On August 27, 2024, Thailand signaled its intent to join the STTR MLI through a letter of intent. However, recognizing the profound implications of STTR for Thailand, the Thai Cabinet authorized the Thai Revenue Department to conduct research on its effects, including drafting and revising the letter of intent. The purpose of this research and draft is to maximize the benefits for Thailand when implementing STTR into its tax ecosystem.
STTR is an integral part of Pillar Two, which is designed to prevent tax erosion by Multinational Enterprises (“MNEs“) and ensure a global minimum tax rate. Within Pillar Two, the Global Anti-Base Erosion Rules (“GloBE Rules“) were implemented as a foundation for states to adopt the practice of taxing back to the agreed minimum rate.

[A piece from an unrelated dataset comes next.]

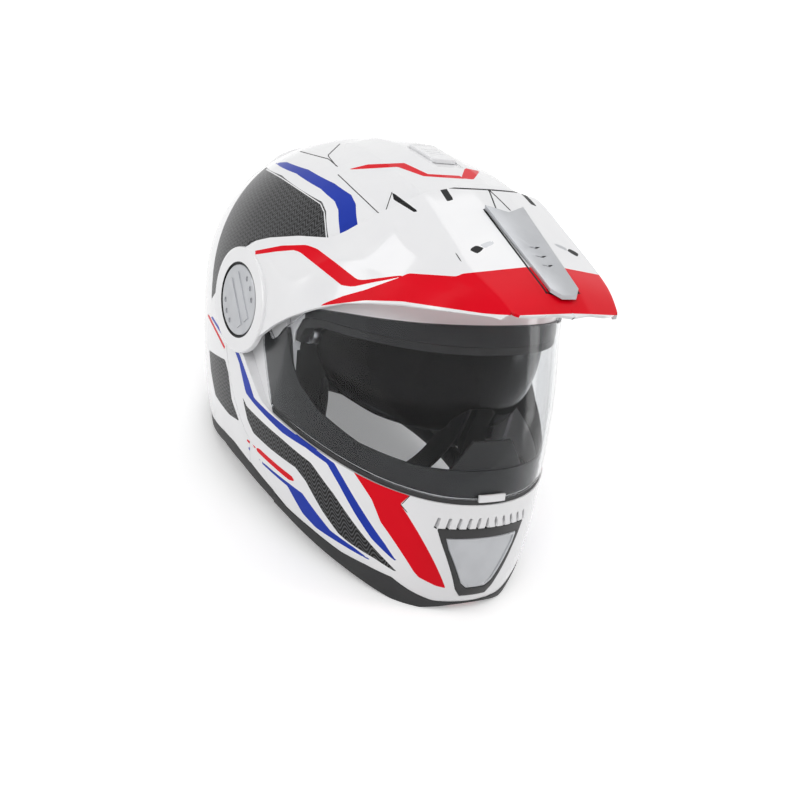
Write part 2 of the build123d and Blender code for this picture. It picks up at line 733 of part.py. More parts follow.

STTR complements the GloBE Rules by covering specific scenarios. It addresses certain cross-border transactions (e.g., interest, royalties and payments for services) that can be taxed at exceptionally low rates in some jurisdictions. These cross-border transactions are known as “Covered Incomes” under STTR. The rule applies when Covered Incomes are generated within connected entities (“Intra-Group“), where both entities are linked by a controlling interest of more than 50%, either directly or indirectly. STTR allows the source jurisdiction to tax back on Covered Incomes when the recipient jurisdiction imposes a nominal corporate income tax of less than 9%. The source jurisdiction can apply an additional tax of up to 9% on the gross amount of Covered Incomes. However, this additional tax must be reduced by the existing taxing rights of the source jurisdiction (such as withholding tax) and the nominal tax rate of the recipient jurisdiction. Thus, STTR protects the tax base of the source jurisdiction by allowing it to gain additional tax from cross-border Covered Incomes generated by Intra-Group transactions.
The letter of intent executed by Thailand is expected to be finalized before the scheduled date for signing the STTR MLI, which is 19 September 2024.